しかし、うまく行っていないという指摘も多いため、現在は良くも悪くも移行過程中だと言えそうです。

 

欧州では標準化が進んでいるので、日本も見習うべきだ、という意見があります。私も同感です。

でも、欧州では「オープンアクセスだ」といって高速鉄道線にまで参入して来る現状なわけで、本気で技術基準(TSI)や欧州規格を厳格に決めておく必要があります。この点で標準化に対する本気度が日本とは根本的に違うことを実感させられます。例えば日本で何かを標準化しようとすると、各社の現状と大なり小なり齟齬を生じてしまうため、内容面で役に立つ標準化は難しい現状でありなかなか進められません。

売り込まれる側の東南アジア諸国や湾岸諸国では、特にSMSについては自発的に導入しようとしている事情がありますのでこのようなものを手厚く標準化するところから始めるべきだと思いますが、いわゆる「規制強化」になってしまいます。

 

安全投資へのインセンティブ

線路の維持管理や駅や線路等のインフラへの安全投資はインフラマネージャー(IM)会社の主要業務です。

ただ、IMは安全投資をしても、それによって旅客が増えたり、運行枠(パス)がより高く売れるようなことはなかなかないため、これまでもしばしば問題になってきました。そのため各国の鉄道行政機関は安全投資を促すための制度やインセンティブを設けています。

ドイツでは欧州共通統一信号システム:ETCSを導入するような安全投資をした場合に、運行枠の価格上限を引き上げられたり、鉄道運行事業者から徴収する駅施設使用料をより多く得られるインセンティブを導入しています(鉄道事業法(ERegG)による)

では日本はどうか、というとどんな赤字の鉄道事業者さんでも、また上下分離されている会社さんでも、投資計画はもっておられ、老朽化に対する備えがあると思っています。また、体感的に安全投資の中でも設備投資は明らかに欧州各国より多いと思いますし、安全運行実績としてはっきり現れています。これはなぜなのでしょうか?

こうした政策分野にお詳しい方におかれてましては、イギリス以外の欧州各国のオープンアクセスや上下分離と、安全投資との関連性を研究していただけるとありがたいです。

まとめ

以上、オープンアクセスの概要を記載しました。

国鉄系の鉄道運行会社にとっては自分たちの線路を取られるばかり・・かと思いきやそうばかりではなく貨車や列車の保有数やノウハウを活用して外国で運行しております。一方の新規参入会社も、魅力的な列車運行を行っておりそれぞれの持っている資源を活用し、経営努力をされています。

他方、従来は、国鉄1社がほぼ独占していた路線を、現在では多くの様々な国の貨物会社、旅客会社、インフラ管理会社や車両保守会社が入り乱れて参加していますので、制度としてはかなり複雑になっています。

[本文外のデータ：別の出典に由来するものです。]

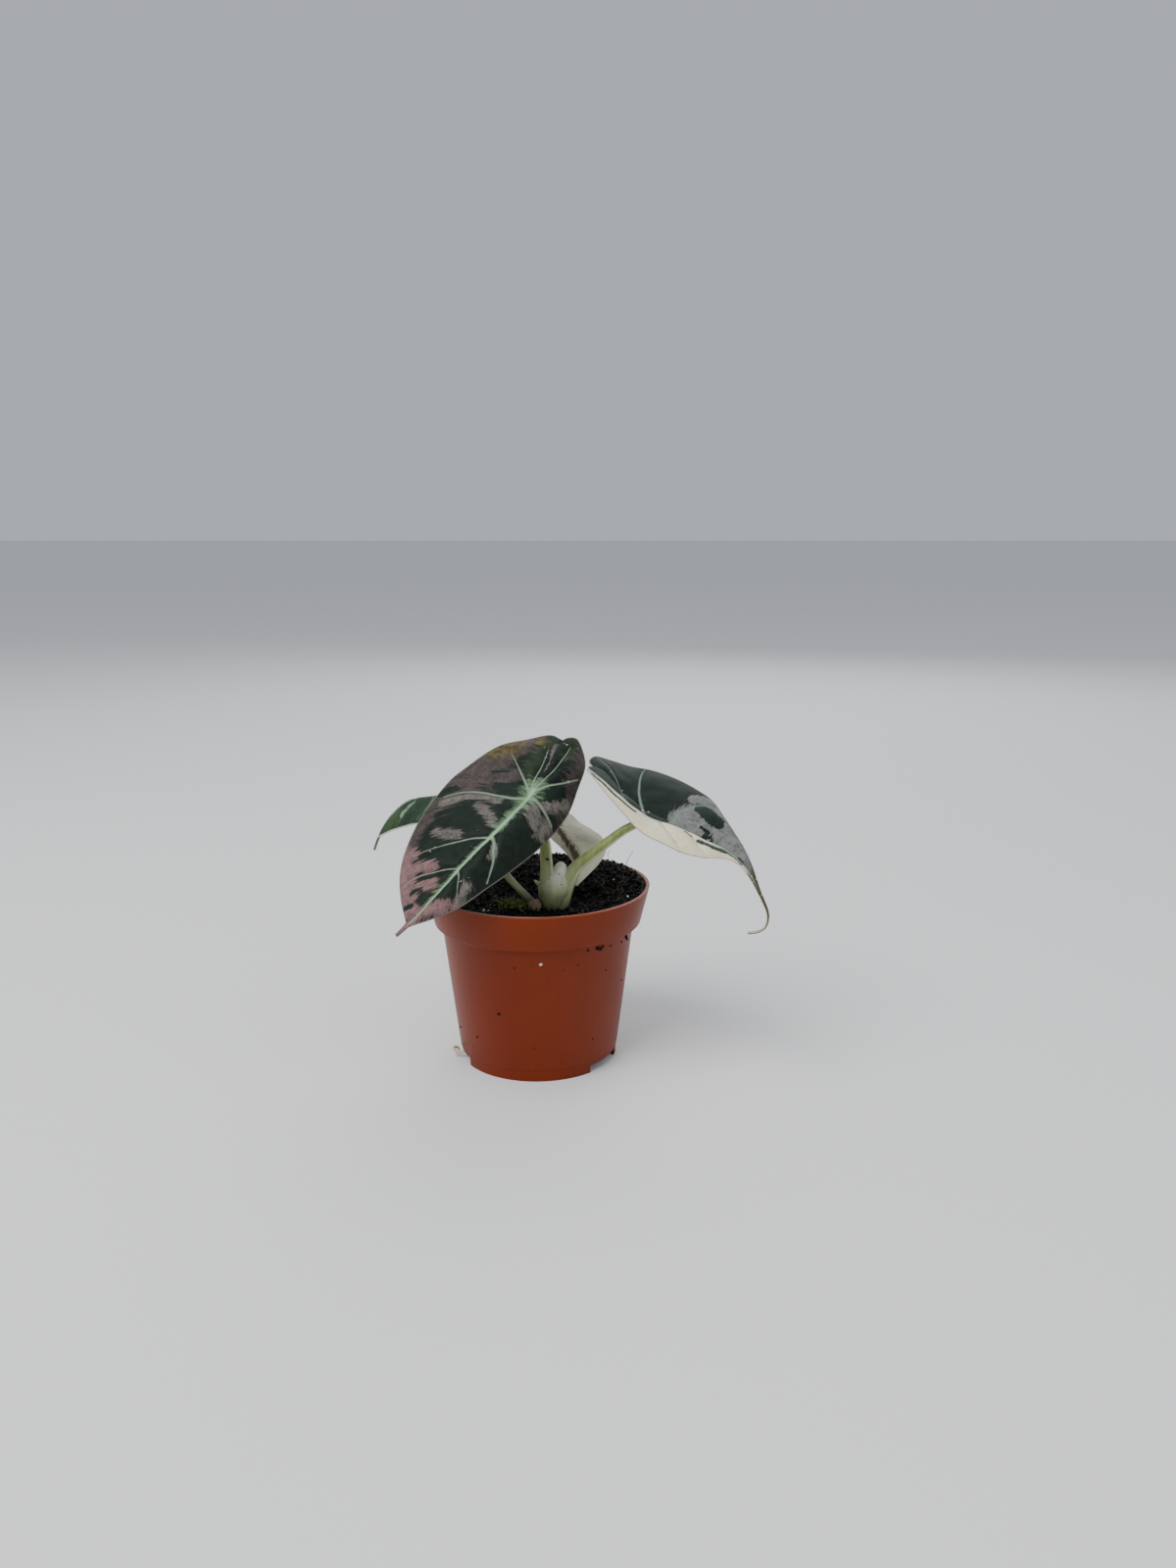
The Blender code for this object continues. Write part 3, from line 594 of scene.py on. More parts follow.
LEFT = dict(
    stations=(
        ((-19.5, 4, 80.5),) * 3, ((-22, 5, 81), (-18.5, 11, 76.5), (-17, -2, 78.5)),
        ((-24, 6, 81.5), (-20, 17, 72.5), (-17.5, -7, 76)),
        ((-27.5, 7.5, 82), (-24.5, 21, 70), (-21.5, -9, 73.5)),
        ((-31.5, 9, 81.5), (-30, 23, 71), (-26.5, -8, 73)),
        ((-35, 10, 81), (-35.5, 23.5, 71.5), (-31.5, -5, 74)),
        ((-39.5, 11.5, 80), (-40, 23, 72), (-36.5, -1, 74.5)),
        ((-43.5, 12.5, 77.5), (-44.5, 21, 72.5), (-42, 3, 72.5)),
        ((-47.5, 13, 74), (-47.5, 18.5, 71), (-46, 6.5, 70.5)),
        ((-50, 13.5, 70.5), (-50, 16, 69), (-50, 10, 68))),
    tip=(((-52, 13, 66.5), 0.9), ((-53.5, 13, 62.5), 0.4)), bow=(1.2, 1.2), junction=3, seat=2.2,
    rib=1.4)
BACK = dict(
    stations=(
        ((2, 15, 74),) * 3, ((3.5, 13.5, 73.5), (0, 16, 72.2), (6.5, 15, 74.6)),
        ((4.5, 12, 72.5), (-0.5, 19, 70), (10, 16.5, 73.6)),
        ((6, 10.5, 71.5), (1, 20, 67.5), (13, 16, 71)),
        ((8.5, 8.5, 69.5), (3.5, 18, 65), (17, 14, 69)),
        ((10.5, 6, 67.5), (6, 15, 63.5), (20, 11, 67.5)),
        ((12.5, 4, 65.5), (8.5, 11, 62), (21.5, 8, 65)),
        ((13.5, 1, 63), (10.5, 7, 60.5), (21, 4.5, 63)),
        ((13.5, -2, 61), (11.5, 2, 59.5), (18.5, 0.5, 60.5)),
        ((13, -5, 59), (12, -3, 58), (15.5, -3.5, 58.5))),
    tip=(((12.1, -7, 56.6), 0.5),), bow=(0.5, 0.5), junction=2, seat=2.4, rib=0.9)


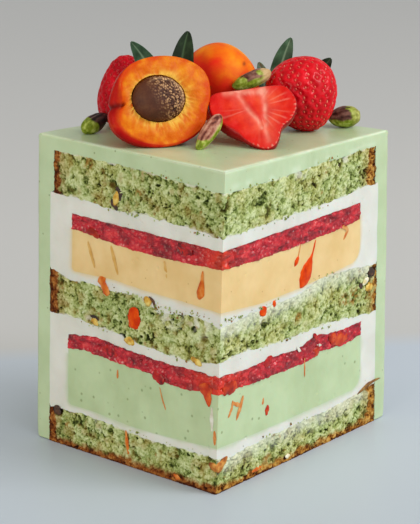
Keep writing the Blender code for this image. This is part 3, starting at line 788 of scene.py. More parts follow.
def coat():
    """A slab over the top and down the wall, between an inner and an outer path.

    The outer path has a round shoulder: a quarter circle by sine and cosine.
    """
    rounding, foot, step_down, rows = 1.8, 0.4, 1.5, 230
    # Angles from each cut in radians: the columns crowd there, where the knife left a lip.
    ends = np.array([0, 0.0035, 0.008, 0.014, 0.022, 0.034, 0.05, 0.075, 0.11])
    middle = np.linspace(-HALF_ANGLE + 0.16, HALF_ANGLE - 0.16, 34)
    angles = np.concatenate([-HALF_ANGLE + ends, middle, (HALF_ANGLE - ends)[::-1]])
    over = np.linspace(0, 1, rows)[:, None]
    turn = np.linspace(0, pi / 2, 12)[1:, None]
    down = over[1:]

    inner_at = reach(CRUST_TOP, angles)
    sponge_z = edge("sponge_top_top", over * inner_at, angles)
    corner = sponge_z[-1]
    wall_z = (corner - step_down) + (foot - corner + step_down) * down
    shoulder = edge("sponge_top_foot", 0 * down + inner_at, angles)
    wall_r = CRUST_TOP + 2.0 * smooth_step((shoulder + 0.8 - wall_z) / 0.8)
    in_r = np.concatenate([over * inner_at, 0 * turn + inner_at, reach(wall_r, angles)])
    in_z = np.concatenate([sponge_z, corner - step_down * turn / (pi / 2), wall_z])

    flat = over * reach(CAKE_RADIUS - rounding, angles)
    top_z = coat_top(flat * np.sin(angles), flat * np.cos(angles))
    turn_z = top_z[-1] - rounding * (1 - np.cos(turn))
    side_z = turn_z[-1] + (foot - turn_z[-1]) * down
    around = xyz(120 * angles, 0, side_z)          # the wall, rolled out flat
    waves = 0.22 * soft_noise(around, 17.0, 61) + 0.10 * soft_noise(around * [1, 1, 0.3], 6.0, 62)
    side_r = CAKE_RADIUS + np.minimum(waves, 0.2) - 0.2 - 0.8 * np.exp(-side_z / 1.5)
    turn_r = CAKE_RADIUS - rounding * (1 - np.sin(turn))
    out_r = np.concatenate([flat, reach(turn_r, angles), reach(side_r, angles)])
    out_z = np.concatenate([top_z, turn_z, side_z])

    w = np.linspace(0, 1, 13)[:, None, None]
    outermost = np.clip(w * 6 - 5, 0, 1)
    distance = in_r + (out_r - in_r) * w
    lip = (HALF_ANGLE - np.abs(angles)) * distance
    top_only = np.arange(len(in_r))[:, None] < rows
    drop = 0.35 * np.clip(1 - lip / 1.5, 0, 1) ** 2 * outermost
    z = in_z + (out_z - in_z) * w - np.where(top_only, drop, 0)

    def relief(face, side):
        return drag(face, side) * 0.8 - 0.25 * outermost[:, :, 0] ** 2

    def marks(points):
        # A painted highlight along the top edge of each cut, stronger on the lit right cut.
        painted_edge_highlight = bell(lip, 0.9) * smooth_step((w - 0.86) / 0.12)
        painted_edge_highlight = painted_edge_highlight * (0.42 + 0.3 * soft_noise(points, 9.0, 64))
        smeared = smooth_step((0.5 - w) / 0.4) * smooth_step(2 * soft_noise(points, 5.0, 63) - 0.2)
        right = smooth_step(0.5 + angles / HALF_ANGLE)
        return {"tint": np.maximum((1 + 0.4 * right) * painted_edge_highlight, 0.4 * smeared * right) * top_only}

    slab("coat_icing", distance, z, angles, ICING, "coat", relief, marks=marks, sharp=70)


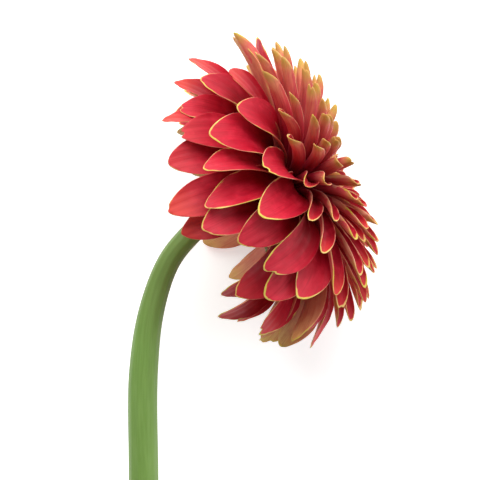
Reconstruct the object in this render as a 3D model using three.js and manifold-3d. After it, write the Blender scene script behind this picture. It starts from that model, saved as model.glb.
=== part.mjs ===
// A cut gerbera daisy with a double, two-coloured head, lying on its side on a flat surface.
// Millimetres, +Z up. The flower faces sideways, along the surface, and rests on its lowest
// petals. Its stem runs back and down to the surface, where the cut end lies. The origin is on
// the surface, under the middle of the box round the whole flower.
import * as THREE from "three";
import { mergeVertices } from "three/addons/utils/BufferGeometryUtils.js";
import Module from "manifold-3d";

const wasm = await Module();
wasm.setup();

const RAD = Math.PI / 180;

// The head's own frame has "height" along the flower's axis, with 0 where the narrow inner petals
// begin, and "radius" from that axis.
const HEAD_CENTRE = new THREE.Vector3(11.7, 122.2, 36.2);
const AXIS_TURN = 21 * RAD; // in plan from +X towards +Y, the way the flower faces
const AXIS_RISE = -2 * RAD; // how much the flower looks up from the surface

// Where petals come near the surface, they bend along it.
const PRESS_START = 29; // from this far below the head's centre
const PRESS_ROOM = 10; // to no more than this below there
const PRESSED_FLAT = -0.12; // and its middle surface gets no lower than this, where it is cut level
const PARTING = -4; // the height from which they bend forwards, and under which backwards
const PARTING_WIDTH = 10;

// Receptacle: the domed cushion that every petal grows from, as (radius, height).
const RECEPTACLE = [
  [0, -9.6],
  [9.5, -9.6],
  [12.6, -7.6],
  [13.4, -4],
  [12.6, 0],
  [9.6, 3.2],
  [5.4, 5.4],
  [0, 6.2],
];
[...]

そのため、制度設計を行う欧州鉄道庁との国別の連絡窓口及び制度の周知、国内問題の連絡の場として「NCP(TAF / TAP National Contact Point)」が構成されなければならないことになっています。

オープンアクセスのための欧州レベルの法令や、各国の法整備が進みましたし、実際のオープンアクセス制度の利用も進んでおり、技術基準の標準化も本気で進められています。ですが、うまくいっていない点も見られますので、今後の制度利用実態に応じてまだまだ制度変更がありそうです。